AS any crow will confirm, the most direct route from the top end of Weardale to the top end of Swaledale is over the top into Teesdale.
Thus we found ourselves in the vicinity of the Langdon Beck Hotel just as they were holding a bittersweet beer festival.
It was in memory of landlord Glen Matthews, who died last year. Sue, his widow, had just been handed Darlington CAMRA’s country pub of the year award.
Almost everything was from the North-East. The pies, too, are from Taylor’s of Darlington. “It’s gone really well,” said Sue, blessed with the weekend weather for it.
We asked for a receipt. The bar momentarily fell silent. “Are you an MP?” they then chorused, as one.
Those guys have much for which to answer.
PERCHANCE, a drink in the Red Lion at North Bitchburn a few days later with NW Durham MP Hilary Armstrong.
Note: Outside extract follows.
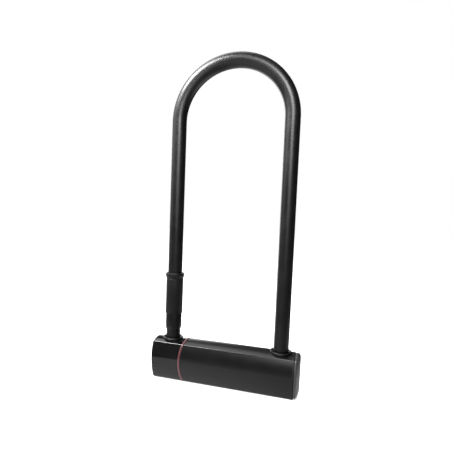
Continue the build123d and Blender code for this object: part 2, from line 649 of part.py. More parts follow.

The pub near Crook is impressively refurbished, landlord Keith Young about to increase the number of hand pumps from four to six – mainly local microbreweries.
Hilary drank mineral water. “Just about all an MP needs right now,” she said, “is to be stopped for drinking and driving.”
ABIT like the chap who liked the shaver company so much that he bought it, North Yorkshire businessman Ben West was so impressed by the conversion of Harrogate’s historic Royal Baths into a Chinese restaurant that he’s written a book about it.
Unoccupied for ten years, the former Grand Pump Room and Central Hall have become the Royal Baths Chinese Restaurant, owned by Hak and Monica Ng. The planning process took two years because of the building’s listed status. “It was only right that their enthusiasm and commitment should be recorded,” says Mr West.
The Royal Baths were opened in 1897 at a cost of £120,000. Mr and Mrs Ng have spent £1.5m in restoring their part of the building. The book was launched yesterday.
STARTING its second year, the Yard of Ale brewery at the Surtees Arms in Ferryhill Station has won another award. Their One Foot in the Hard has been named Wear Valley CAMRA’s “Beer of 2009”. Alan Hogg has now taken delivery of new equipment, in order to increase capacity.
…and finally, the bairns wondered if we knew why the orange went to the doctor. Because it wasn’t peeling very well.